When the cultural artifacts of unbelief are configured into a “language event” that declares its hatred for God (dog collars on teen aged girls, along with black nail polish), our response is to be nothing other than a straightforward rejection of it. But this brings up another basic choice.

When we are dealing with people, and not just the abstract idea, what are we to do? When it is not the idea of some kid with halloween hair, but rather the kid next door, or a friend of your nephew, now what? How does this hostility I have been mentioning manifest itself? How are we to respond?

To do the right thing here, we have to make a basic distinction — which is not a hard one, at least not conceptually. Are we dealing with refugees from this rebellious culture, or apostles of it? The people of God should worship in such a way that refugees from a very lost world are accepted with nothing but warmth and love. James teaches us that to give a lower seat to someone who comes to your church with filthy clothes, and a higher seat to the guy in a three-piece potential big tither suit, is to show partiality, and to be guilty of great wickedness. But this homeless guy who comes to church is the refugee. And he can be as greasy and as smelly as it gets. All refugees are most welcome — that is part of what the church is for. Jesus said to invite such people to your feasts.
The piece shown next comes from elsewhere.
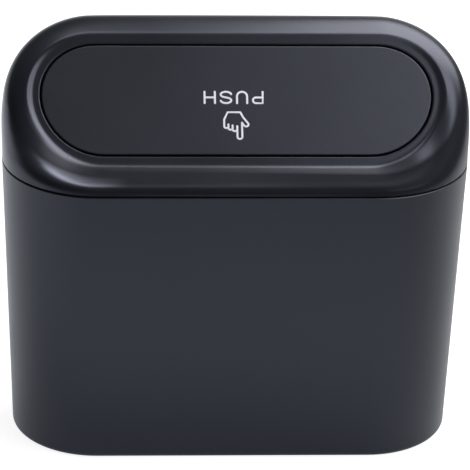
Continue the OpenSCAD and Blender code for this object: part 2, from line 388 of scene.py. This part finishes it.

But the apostles of this unbelieving culture are different matter. We are instructed to warn such individuals several times, and then to decisively reject what they are saying. And the message that grime is real, and clean is artificial, is a false and pernicious doctrine that has rotted out many cultures and countless lives. It is not a trivial issue. It is not a minor thing in the church. Old and new are not the issue, left and right are not the issue, conservative or not is not the issue, and this decade or that one is not the issue. Right and wrong are the issue. And the rightness or wrongness of such things is not determined by weighing, counting, measuring, or other such clunky forms of superficial analysis. What is being said? And is it being said by a refugee calling for help, or a hirsute apostle with his cool-mongering, hawking his authentic stone-washed wares? If the former, come, and welcome to Jesus Christ. If the latter, no thanks.